En règle générale, d'une région à l'autre, d'une conservation régionale des monuments historiques à l'autre, les évaluations varient, et l'on ne procède pas toujours de la même façon pour définir les travaux, qui d'ailleurs ne visent pas forcément les seules réhabilitation ou conservation mais peuvent incorporer des objectifs autres comme la restitution partielle ou totale d'un monument ou d'un ouvrage à telle ou telle époque de son histoire.

La commission des finances souhaite en quelque sorte connaître le passif de l'État. En d'autres termes, quel est le montant nécessaire pour assurer la pérennité de ces monuments et de ces ouvrages, sans qu'il y ait d'autre ambition que leur simple maintien, sans mise en valeur, sans embellissement, sans restitution ? Il s'agirait uniquement d'une stabilisation, par opposition à la dégradation croissante, qui serait par exemple liée à l'état de la menuiserie, de la couverture ou de tout autre élément technique, lequel, si l'on n'intervenait pas, conduirait à la disparition irréparable de l'édifice ou de l'ouvrage.

C'est donc dans une perspective de comptabilité patrimoniale que nous nous plaçons. Ce faisant, nous pensons être dans le droit fil de la loi organique relative aux lois de finances.

Ma seconde question est plus ponctuelle, mais elle est également de nature patrimoniale. Je résumerai en quelques mots une très longue et très complexe affaire, qui a d'ailleurs été évoquée, lorsqu'elle se trouvait à un stade antérieur, par notre excellent collègue Yann Gaillard dans son rapport sur le marché de l'art et la protection du patrimoine national, en 1999.

Il s'agit d'un tableau du XVIIe siècle, vendu par ses propriétaires initiaux à la fin des années quatre-vingt pour la somme de 250 000 euros d'aujourd'hui.

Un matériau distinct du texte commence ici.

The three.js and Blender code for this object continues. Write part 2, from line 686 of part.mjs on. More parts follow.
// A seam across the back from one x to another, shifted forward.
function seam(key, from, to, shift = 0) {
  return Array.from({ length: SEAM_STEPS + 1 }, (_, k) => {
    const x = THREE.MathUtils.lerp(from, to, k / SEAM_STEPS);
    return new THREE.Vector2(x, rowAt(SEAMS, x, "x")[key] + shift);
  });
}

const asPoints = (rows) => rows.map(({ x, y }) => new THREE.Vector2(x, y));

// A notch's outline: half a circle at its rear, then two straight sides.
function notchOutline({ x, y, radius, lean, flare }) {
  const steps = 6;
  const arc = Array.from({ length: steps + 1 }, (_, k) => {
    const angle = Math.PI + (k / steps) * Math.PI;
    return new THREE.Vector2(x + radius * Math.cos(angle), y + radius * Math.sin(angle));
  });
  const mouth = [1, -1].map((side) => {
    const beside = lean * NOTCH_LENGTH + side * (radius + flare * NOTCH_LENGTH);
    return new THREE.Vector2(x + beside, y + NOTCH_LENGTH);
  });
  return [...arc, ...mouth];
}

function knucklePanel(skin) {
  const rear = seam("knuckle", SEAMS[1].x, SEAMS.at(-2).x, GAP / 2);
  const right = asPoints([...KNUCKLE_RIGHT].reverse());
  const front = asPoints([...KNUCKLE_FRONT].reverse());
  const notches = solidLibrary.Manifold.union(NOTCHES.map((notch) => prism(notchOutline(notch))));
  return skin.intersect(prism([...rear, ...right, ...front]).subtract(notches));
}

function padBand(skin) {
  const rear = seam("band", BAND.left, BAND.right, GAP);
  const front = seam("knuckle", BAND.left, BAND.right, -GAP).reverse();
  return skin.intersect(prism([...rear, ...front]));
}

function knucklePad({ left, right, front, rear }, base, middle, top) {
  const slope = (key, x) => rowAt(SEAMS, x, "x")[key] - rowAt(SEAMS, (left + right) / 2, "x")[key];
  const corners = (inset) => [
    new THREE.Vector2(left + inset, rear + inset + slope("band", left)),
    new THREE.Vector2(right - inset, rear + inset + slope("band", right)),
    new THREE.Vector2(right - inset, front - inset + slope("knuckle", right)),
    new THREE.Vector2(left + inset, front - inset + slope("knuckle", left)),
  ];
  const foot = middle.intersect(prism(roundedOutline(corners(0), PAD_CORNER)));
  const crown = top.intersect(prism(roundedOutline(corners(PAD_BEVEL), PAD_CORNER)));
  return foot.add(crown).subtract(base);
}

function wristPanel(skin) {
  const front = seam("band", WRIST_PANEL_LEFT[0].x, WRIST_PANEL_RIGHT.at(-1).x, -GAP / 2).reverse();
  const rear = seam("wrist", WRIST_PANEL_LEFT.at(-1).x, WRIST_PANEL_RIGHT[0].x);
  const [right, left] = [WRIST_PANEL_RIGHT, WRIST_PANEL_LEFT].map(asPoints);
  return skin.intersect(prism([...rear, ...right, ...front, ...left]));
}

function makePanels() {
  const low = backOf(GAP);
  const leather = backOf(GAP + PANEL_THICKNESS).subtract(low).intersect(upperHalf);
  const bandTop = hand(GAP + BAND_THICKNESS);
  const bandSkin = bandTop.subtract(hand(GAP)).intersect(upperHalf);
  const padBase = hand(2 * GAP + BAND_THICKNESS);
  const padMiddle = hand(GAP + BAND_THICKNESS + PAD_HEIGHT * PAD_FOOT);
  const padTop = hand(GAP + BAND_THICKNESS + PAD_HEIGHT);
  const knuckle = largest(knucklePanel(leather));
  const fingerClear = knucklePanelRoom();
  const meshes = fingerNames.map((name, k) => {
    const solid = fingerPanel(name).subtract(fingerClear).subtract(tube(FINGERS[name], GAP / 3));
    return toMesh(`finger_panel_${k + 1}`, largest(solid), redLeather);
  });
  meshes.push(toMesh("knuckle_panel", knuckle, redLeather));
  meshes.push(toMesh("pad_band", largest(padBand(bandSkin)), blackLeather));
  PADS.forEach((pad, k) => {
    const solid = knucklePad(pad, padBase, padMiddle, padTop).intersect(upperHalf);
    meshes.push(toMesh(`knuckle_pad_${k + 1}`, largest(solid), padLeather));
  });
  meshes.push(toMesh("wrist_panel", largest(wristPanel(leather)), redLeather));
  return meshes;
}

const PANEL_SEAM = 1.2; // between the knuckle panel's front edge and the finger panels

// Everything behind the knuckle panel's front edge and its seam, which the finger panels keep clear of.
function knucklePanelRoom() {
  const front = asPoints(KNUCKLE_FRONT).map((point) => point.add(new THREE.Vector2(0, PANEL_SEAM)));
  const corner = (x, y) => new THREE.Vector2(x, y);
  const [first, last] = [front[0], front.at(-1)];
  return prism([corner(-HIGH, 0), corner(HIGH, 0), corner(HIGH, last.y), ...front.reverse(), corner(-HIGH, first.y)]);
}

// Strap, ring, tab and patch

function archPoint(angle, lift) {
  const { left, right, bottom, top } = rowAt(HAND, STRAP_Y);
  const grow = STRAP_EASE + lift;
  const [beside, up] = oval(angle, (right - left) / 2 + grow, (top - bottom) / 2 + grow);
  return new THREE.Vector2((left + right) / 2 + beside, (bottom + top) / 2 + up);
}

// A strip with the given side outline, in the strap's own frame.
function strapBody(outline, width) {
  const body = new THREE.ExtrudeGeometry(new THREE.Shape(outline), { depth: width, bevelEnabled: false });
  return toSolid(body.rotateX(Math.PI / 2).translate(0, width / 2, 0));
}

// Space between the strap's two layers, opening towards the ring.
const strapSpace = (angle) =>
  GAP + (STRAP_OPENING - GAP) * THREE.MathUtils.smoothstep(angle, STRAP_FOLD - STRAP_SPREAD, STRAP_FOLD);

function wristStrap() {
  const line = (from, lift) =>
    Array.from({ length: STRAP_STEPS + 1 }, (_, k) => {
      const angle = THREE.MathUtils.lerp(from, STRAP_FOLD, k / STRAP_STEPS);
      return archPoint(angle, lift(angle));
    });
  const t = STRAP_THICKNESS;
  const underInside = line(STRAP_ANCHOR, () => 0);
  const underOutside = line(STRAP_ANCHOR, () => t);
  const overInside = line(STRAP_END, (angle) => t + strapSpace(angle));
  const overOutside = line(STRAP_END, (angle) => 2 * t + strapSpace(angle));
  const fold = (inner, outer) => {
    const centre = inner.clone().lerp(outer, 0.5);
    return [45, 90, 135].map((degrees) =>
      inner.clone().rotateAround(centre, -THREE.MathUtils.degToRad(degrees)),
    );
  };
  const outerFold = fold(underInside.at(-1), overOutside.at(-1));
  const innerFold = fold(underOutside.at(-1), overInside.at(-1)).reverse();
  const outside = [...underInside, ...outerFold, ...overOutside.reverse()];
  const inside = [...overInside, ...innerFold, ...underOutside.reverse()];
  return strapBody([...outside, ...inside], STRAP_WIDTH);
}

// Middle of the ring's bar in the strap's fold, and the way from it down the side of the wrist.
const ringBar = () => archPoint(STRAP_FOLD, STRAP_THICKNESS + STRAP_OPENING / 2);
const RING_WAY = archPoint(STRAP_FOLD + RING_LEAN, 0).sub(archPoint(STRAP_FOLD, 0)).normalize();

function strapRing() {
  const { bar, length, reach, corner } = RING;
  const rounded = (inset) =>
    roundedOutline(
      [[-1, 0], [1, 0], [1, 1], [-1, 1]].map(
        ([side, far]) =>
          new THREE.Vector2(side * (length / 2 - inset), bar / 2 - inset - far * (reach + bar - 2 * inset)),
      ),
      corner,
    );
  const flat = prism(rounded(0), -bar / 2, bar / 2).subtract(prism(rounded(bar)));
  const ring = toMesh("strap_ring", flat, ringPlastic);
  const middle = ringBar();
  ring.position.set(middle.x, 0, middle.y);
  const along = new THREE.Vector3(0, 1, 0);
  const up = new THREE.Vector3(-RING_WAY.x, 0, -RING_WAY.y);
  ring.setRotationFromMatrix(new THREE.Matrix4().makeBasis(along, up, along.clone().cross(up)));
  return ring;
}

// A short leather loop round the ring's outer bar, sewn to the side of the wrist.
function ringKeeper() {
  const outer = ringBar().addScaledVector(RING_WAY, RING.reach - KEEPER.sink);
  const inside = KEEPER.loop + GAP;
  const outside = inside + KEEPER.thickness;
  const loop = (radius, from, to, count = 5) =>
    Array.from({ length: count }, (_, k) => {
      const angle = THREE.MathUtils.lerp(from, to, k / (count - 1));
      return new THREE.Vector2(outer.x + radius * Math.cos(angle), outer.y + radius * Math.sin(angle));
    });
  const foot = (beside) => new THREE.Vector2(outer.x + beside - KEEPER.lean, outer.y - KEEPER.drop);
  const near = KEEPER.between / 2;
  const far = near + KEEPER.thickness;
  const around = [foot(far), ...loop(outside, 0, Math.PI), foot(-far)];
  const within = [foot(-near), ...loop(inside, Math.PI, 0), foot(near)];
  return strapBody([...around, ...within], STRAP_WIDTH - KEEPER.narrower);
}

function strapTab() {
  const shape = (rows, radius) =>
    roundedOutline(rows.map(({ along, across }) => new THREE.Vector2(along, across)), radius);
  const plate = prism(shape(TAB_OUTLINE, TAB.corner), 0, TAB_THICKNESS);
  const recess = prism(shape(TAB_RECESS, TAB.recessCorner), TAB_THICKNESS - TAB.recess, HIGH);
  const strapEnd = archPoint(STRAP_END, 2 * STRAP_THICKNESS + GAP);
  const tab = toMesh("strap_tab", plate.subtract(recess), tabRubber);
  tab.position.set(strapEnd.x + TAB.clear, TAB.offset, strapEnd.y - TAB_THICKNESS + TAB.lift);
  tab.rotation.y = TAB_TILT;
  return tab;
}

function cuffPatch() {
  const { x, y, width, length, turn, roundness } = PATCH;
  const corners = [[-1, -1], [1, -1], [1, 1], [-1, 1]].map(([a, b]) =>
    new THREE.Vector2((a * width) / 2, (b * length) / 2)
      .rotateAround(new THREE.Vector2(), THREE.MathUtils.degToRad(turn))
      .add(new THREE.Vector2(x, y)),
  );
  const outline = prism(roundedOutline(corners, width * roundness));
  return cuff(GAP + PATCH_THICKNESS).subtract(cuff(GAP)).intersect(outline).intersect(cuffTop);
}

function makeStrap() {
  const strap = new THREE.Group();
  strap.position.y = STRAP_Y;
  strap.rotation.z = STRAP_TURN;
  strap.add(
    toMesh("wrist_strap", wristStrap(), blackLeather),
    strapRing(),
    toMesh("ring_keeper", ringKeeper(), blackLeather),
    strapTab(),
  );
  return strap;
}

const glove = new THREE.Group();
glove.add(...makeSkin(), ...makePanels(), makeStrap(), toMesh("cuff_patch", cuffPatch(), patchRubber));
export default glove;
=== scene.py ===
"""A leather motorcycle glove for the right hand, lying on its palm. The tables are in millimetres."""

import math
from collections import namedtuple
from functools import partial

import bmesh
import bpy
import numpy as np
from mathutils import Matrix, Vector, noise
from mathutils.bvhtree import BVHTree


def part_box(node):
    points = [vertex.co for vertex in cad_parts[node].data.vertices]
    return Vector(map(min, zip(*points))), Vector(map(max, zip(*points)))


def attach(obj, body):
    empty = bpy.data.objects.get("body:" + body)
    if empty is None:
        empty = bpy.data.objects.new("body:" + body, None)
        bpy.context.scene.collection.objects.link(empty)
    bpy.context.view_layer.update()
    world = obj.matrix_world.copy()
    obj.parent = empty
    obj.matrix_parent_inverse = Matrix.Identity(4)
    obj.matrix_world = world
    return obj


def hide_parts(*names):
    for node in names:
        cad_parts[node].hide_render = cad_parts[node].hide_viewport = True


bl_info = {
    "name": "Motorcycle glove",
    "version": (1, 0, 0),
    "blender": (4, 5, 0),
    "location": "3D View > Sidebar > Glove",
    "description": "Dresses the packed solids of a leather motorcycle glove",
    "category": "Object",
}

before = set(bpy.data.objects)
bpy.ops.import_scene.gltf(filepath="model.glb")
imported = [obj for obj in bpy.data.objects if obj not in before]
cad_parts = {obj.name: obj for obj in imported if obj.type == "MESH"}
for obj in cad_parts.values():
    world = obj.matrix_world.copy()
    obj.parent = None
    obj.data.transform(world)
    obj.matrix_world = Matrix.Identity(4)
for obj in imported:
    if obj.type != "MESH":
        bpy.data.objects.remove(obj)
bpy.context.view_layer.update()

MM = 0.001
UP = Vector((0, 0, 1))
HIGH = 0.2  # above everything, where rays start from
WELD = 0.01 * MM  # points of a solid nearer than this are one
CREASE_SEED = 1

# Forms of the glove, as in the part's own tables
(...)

Après avoir été déclaré « trésor national » par la commission ad hoc, ce tableau de Nicolas Poussin, La Fuite en Égypte, vient d'être acquis par le musée des beaux-arts de Lyon grâce à une aide puissante du musée du Louvre et de l'État, pour 17 millions d'euros. L'écart entre 250 000 euros et 17 millions d'euros interpelle, pour dire le moins.

Nous savons que les évaluations, estimations, attributions sont choses fluctuantes, qu'il s'agit d'un art complexe et que les attributions d'aujourd'hui, fondant une valeur sur le marché de l'art du moment, ne sont pas forcément les attributions d'hier, encore moins sans doute celles de demain.

Il n'en reste pas moins que le dispositif au terme duquel une oeuvre que l'on aurait pu se procurer pour une somme considérablement moins élevée rejoint les collections publiques pour le montant que je viens d'indiquer suscite de ma part trois questions.

Premièrement, qui détermine la notion de « trésor national » ? Cette notion est appréciée par la commission ad hoc qui a été instituée par le décret modifié du 29 janvier 1993. J'ai naturellement le plus grand respect pour les personnalités, toutes éminentes, qui siègent au sein de cette commission. Toutefois, lorsque je me penche sur sa composition, je ne peux m'empêcher de constater - cela peut paraître naturel à certains égards - que le monde des conservateurs en activité ou restés très proches de l'activité y est significativement majoritaire.

La question du degré d'indépendance de cette commission est donc extrêmement délicate, quelles que soient la bonne foi et l'intégrité personnelle de ses membres, qu'il ne saurait être question de mettre en cause une seule seconde. Du point de vue de la logique et de la sociologie des organisations, je me demande si nous nous sommes dotés d'un système dans lequel l'indépendance prévaut nécessairement.

Deuxièmement, l'État et le secteur public de manière générale ne sont-ils pas toujours réduits à acheter au plus haut, comme l'exemple que je viens de citer tend à le montrer ?

Troisièmement, le musée des beaux-arts de Lyon a bénéficié, pour cette acquisition remarquable, de contributions de l'établissement public du musée du Louvre, lesquelles sont apparemment adossées au produit attendu de l'opération avec les Émirats arabes unis, plus exactement avec l'Émirat d'Abou Dhabi, dont une quote-part est de nature à faciliter la réalisation de cette acquisition. Madame la ministre, quelles sont les règles qui prévaudront quant à la répartition de ce produit exceptionnel, dont je me réjouis et me félicite ? Quelle part reviendra directement au musée du Louvre ? Quelle part indirectement ? Quelle proportion sera versée à d'autres établissements publics nationaux ou à d'autres monuments ?

Nous pouvons tous nous enorgueillir de cette très belle opération du Louvre à Abou Dhabi, madame la ministre. Les musées pourront disposer d'un abondement significatif de leurs moyens. Il serait heureux que nous en sachions plus sur l'articulation de cette opération et sur les besoins d'intérêt public qui pourront ainsi être satisfaits.